1987年5月3日夜、朝日新聞社神戸市局に散弾銃を持った男が押し入り、一人の記者が殺害され、別の記者も重傷を負った。1990年まで続いた「赤報隊」を名乗る人物による一連の事件の一つに数えられ、言論に対するテロ行為として位置つけられている。当事件は2002年に時効を迎えた。

近年、言論界やマス・メディアだけではなく、政府要人を直接的に狙ったテロ行為が目立つ。憲法記念日であると同時に人命をも奪った新聞社襲撃事件という言論へのテロ行為が起きた日であることを鑑みるに、今改めて、平和、自由、民主主義、そしてそれらを取り巻く政治や言論について深く考える、またそこまででなくとも思いを巡らすことが大切になってきているのだろう。それはある一面において、非常に厳しく、残念なことではあるのかも知れないのだが。

 

 

春なのに……

弊勤務先では年度末だ。別段新入社員でも、転職予定者でもないので、特別な感慨はない。一年分の書類整理が面倒なくらいだ。

大江の諸作を読みながら、最近村上春樹ダンス・ダンス・ダンス』を読んでいる。『風の歌を聴け』『1973年のピンボール』そして初期の傑作『羊をめぐる冒険』はある時期まとめて読んだが、その続編的位置にある当該書は買ったきり未読だった。4月には新作長編も出るらしいので、それにもちょっと触発された感じ。

大江と村上を比較しようとする意図は、特にはない。敢えて少し言及すれば、やはり村上の文章が圧倒的に読みやすいことだ。数日前に偶然見つけた村上のエッセイ『職業としての小説家』を少々再読してみたら、その性質やテーマ上とても読みやすかった。逆に歯応えを感じない程だ。無論、村上のエッセイが須く読みやすく、物足りないというのではない。『文藝春秋』に全文が掲載された父親との関係を描いた『猫を捨てる』、そして村上の90年代の転機となったであろう仕事『アンダーグラウンド』のとくに「あとがき」など、特に後者は今でこそ改めて読むべき文章だとさえ思われる。たまたま『職業としての小説家』の面白さが、今の自分にジャストミートしなかっただけだろう。その本がジャストミートするという言い回しは、大江によるものだが。

大江の死去に際して、『新潮』の2023年5月号が早速追悼特集を組んだようだ。恐らく目ぼしい純文学系の文藝誌は特集を組むことだろう。テレヴィの報道では、政治活動的な側面ばかりにフォーカスされていた。メディア映像に残っている大江の姿が、改憲反対運動集会や、原発再稼働反対デモを中心に露出していることが多いからだろう。

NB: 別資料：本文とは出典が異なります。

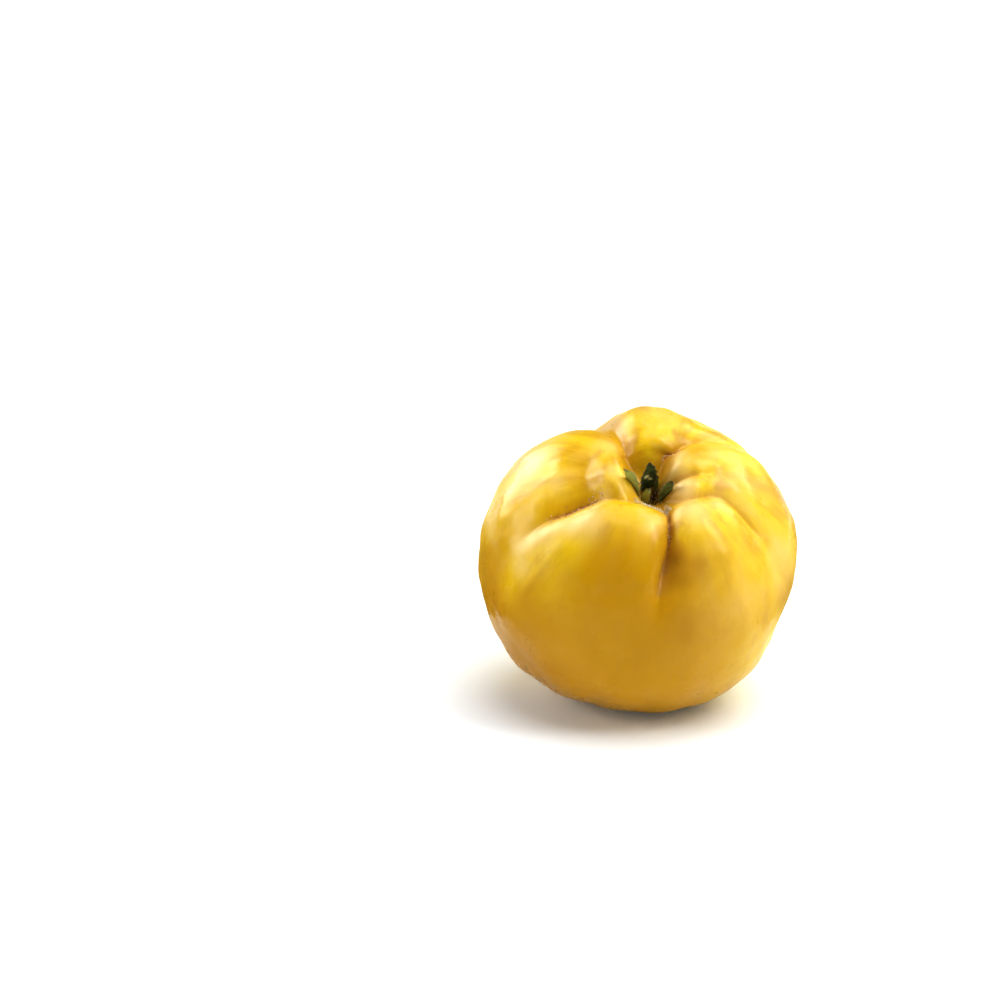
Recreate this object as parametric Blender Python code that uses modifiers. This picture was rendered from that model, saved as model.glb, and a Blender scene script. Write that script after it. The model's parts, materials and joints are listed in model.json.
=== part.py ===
"""A ripe quince, resting on the small flat spot beside its stem cavity, with its dried calyx up.

Everything is built about the core axis: local +Z runs from the stem cavity to the eye, the basin
that holds the calyx. The empty core_axis holds that frame. It tilts the axis forwards and lifts it,
so that the flat spot lies in the plane z = 0, under the middle of the fruit.

World axes: +Z up, -Y the fruit's front, +X its right. Units are metres.
"""

import math
import random
from collections import namedtuple

import bmesh
import bpy
import numpy as np
from mathutils import Matrix, Vector

MM = 0.001

# The body: half an ellipsoid towards the eye and half a slightly longer one towards the stem
RADIUS = 45.5 * MM
EYE_HEIGHT = 41.0 * MM
STEM_HEIGHT = 43.4 * MM

# How it rests: the middle's height above the surface, and the core axis's lean from upright
MIDDLE_HEIGHT = 41.0 * MM
LEAN_FRONT = math.radians(34)
LEAN_RIGHT = math.radians(5.5)

# Hollows at each end, each a bell of this radius and depth, and how steep its wall is. The wide one
# is a funnel to the deep one.
Hollow = namedtuple("Hollow", "radius depth steepness")
EYE_HOLLOWS = (Hollow(13.0 * MM, 3.5 * MM, 2.0), Hollow(7.2 * MM, 11.0 * MM, 2.3))
STEM_HOLLOWS = (Hollow(14.0 * MM, 4.0 * MM, 2.0), Hollow(7.0 * MM, 8.5 * MM, 2.0))

# Furrows between the lobes, as stations from the eye outwards: polar angle from the eye and azimuth from
# the right (+X) towards the back (+Y) in degrees, then in mm the depth, and the half widths on the
# smaller and larger azimuth side. round is how rounded the floor is.
Furrow = namedtuple("Furrow", "stations round")
BACK_RIGHT = Furrow((
    (4, 72, 0.0, 1.5, 1.5),
    (7, 73, 2.2, 2.0, 2.0),
    (11, 71, 3.8, 2.4, 2.6),
    (17, 63, 4.0, 2.8, 3.4),
    (23, 58, 3.6, 3.0, 3.6),
    (34, 48, 2.6, 4.0, 4.4),
    (48, 42, 2.0, 5.0, 5.0),
    (64, 38, 0.8, 6.0, 6.0),
    (80, 36, 0.0, 6.0, 6.0),
), 0.20)
BACK_LEFT = Furrow((
    (4, 132, 0.0, 2.0, 2.0),
    (8, 130, 2.6, 2.4, 2.6),
    (13, 126, 4.4, 2.8, 3.4),
    (20, 121, 5.0, 3.2, 5.0),
    (30, 116, 5.4, 3.6, 7.0),
    (42, 112, 5.8, 4.2, 9.0),
    (56, 111, 6.8, 5.0, 11.0),
    (68, 112, 6.0, 6.0, 12.0),
    (84, 114, 2.6, 8.0, 14.0),
    (104, 116, 0.0, 9.0, 15.0),
), 0.20)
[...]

しかし、短時間でそうした部分しか報道できないことが、つまり文学的実績について、テレヴィ的、映像メディア的にアプローチできないことが、現在の映像メディアの限界な気もする。もしかしたら、ネットで質の高い大江追悼特集が何処かで配信されているのかも知れないが。

 

昨日久しぶりに飲みかけのワインを少し呑んだら、寝起きに咳が出た。世の中にはアルコールに起因する喘息があるらしい。前回久しぶりに飲酒した時は大して酔わず、特に体調変化もなかったのだが、用心に越したことはない。物事との付き合い方も変えていくのが、歳をとることなのだろう。